The biggest college football draw on television in 2013 was Alabama. Are you surprised?
The second biggest college football draw on television in 2013 was Texas A&M. Are you surprised?
If 2013 was almost any other year in the past century, you would be. But 2013 in AggieLand was not like any other thanks to the overwhelming presence of Johnny Football. It is no stretch to say that Manziel was the most discussed college football player in a generation – even surpassing Tim Tebow.
The Johnny Football phenomenon could not have come at a better time for Texas A&M. When the rumors started percolating about the potential move to the SEC, it was viewed through a similar prism as the Rutgers move to the Big Ten. Simply put, A&M was perceived to being added for the millions of people and millions of dollars the state of Texas could bring to the SEC.
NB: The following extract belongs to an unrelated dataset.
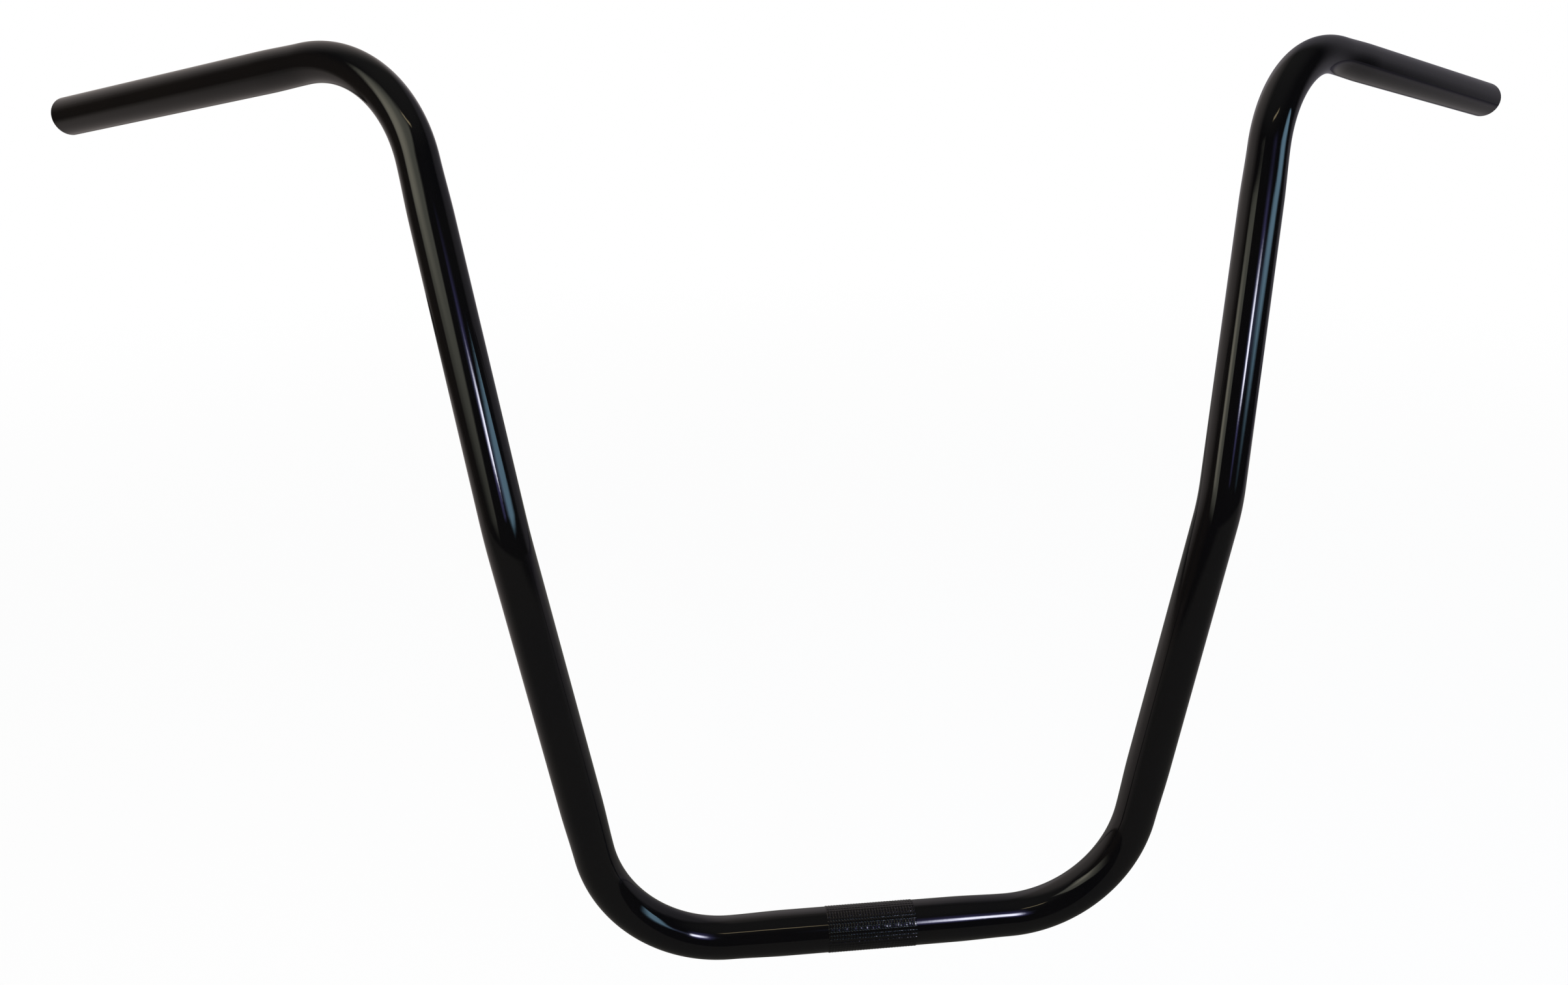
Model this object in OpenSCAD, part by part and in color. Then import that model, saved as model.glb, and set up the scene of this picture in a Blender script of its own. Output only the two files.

Instead of a doormat collecting a paycheck, Texas A&M quickly became a national story as Manziel scrambled his way to a Heisman Trophy and danced into the hearts of millions. In 2013, every A&M game was appointment television, culminating the week before Thanksgiving when a largely meaningless A&M/LSU game drew a ridiculous 7.5 million viewers to CBS.
The accompanying hype reinvented Texas A&M as a football program. The stadium went through a massive upgrade. The coaching salaries skyrocketed. Coach Kevin Sumlin travels to high schools on a “swagcopter.” The painful end to the Mack Brown era at Texas left a power vacuum that A&M exploited to the nth degree.
What did Texas A&M actually accomplish in the past two seasons? They won a Cotton Bowl and a Peach Bowl. They lost four games last year. Their defense in 2013 was one of the worst ever fielded in the modern SEC. I mean, seriously, how do you lose four games with Johnny Football at the helm?
Here’s where I bury the lede – Texas A&M is going to be really bad in 2014.
The average college football player was in preschool the last time that Texas A&M won its conference. That average player was not alive the last time – the early 1990s – that Texas A&M was a true national title contender when November rolled around.
It’s called regression to the mean. It’s especially true in college football, where programs have shown the ability to make momentary leaps to the forefront due to star players and quickly regress.
Do you remember Purdue in the Rose Bowl thanks to Drew Brees? Maryland in the Orange Bowl? Arizona State playing for a National Title behind Jake Plummer?
In a decade, we’ll view the Johnny Football era the same way. The descent back to mediocrity begins this year as Texas A&M enters the cruel reality of a post-Manziel world.
If it were just Manziel leaving, the Aggies might be okay. But they also lost Mike Evans and Jake Matthews – two Top 10 picks in this year’s NFL Draft.
When Alabama or Ohio State loses three first round picks, they reload. When Texas A&M does, it is cause for serious concern. Yet it is not as concerning as the Aggies’ schedule.
With the possible exception of Notre Dame, I believe A&M has the toughest schedule in the country. They lost at home last year to Alabama and Auburn. This year, they play both potential Top 5 teams on the roads. Those are two guaranteed losses.
They open the season – and the SEC Network – with a road trip to South Carolina with a new quarterback. Yikes. That’s another loss.
Mississippi State is a trendy darkhorse for a program ready to make a big leap, in part due to QB Dak Prescott. Yep, A&M visits them too.
The home slate features visits from Ole Miss, Missouri and LSU – three more teams that feature in preseason Top 25 polls.
How many games is A&M going to lose this year? I’ll tell you right now that if they go 8-4 again, it’ll be a miracle.
Thus the descent commences.
On its best day, Texas A&M is the fourth-best team in its division behind Alabama, Auburn and LSU. It can’t even claim Texas thanks to Baylor. What happens for the next recruiting cycle when Sumlin is out there on his swagcopter following a 7-6 season that ended with a loss in the Birmingham Bowl?
This is arguably the most important season in Texas A&M history because they need to capitalize on the Johnny Football momentum now. In today’s media landscape, those Johnny Football highlights will look like relics from a different era come fall 2015.
The problem is that Texas A&M is not that good. Truth be told, they weren’t that good last year but the magic of Johnny Football kept the ship afloat. Without Manizel – to say nothing of Evans and Matthews – the Aggies were a five-win football team in 2013.
Instead, the Aggies will be a five-win football team in 2014.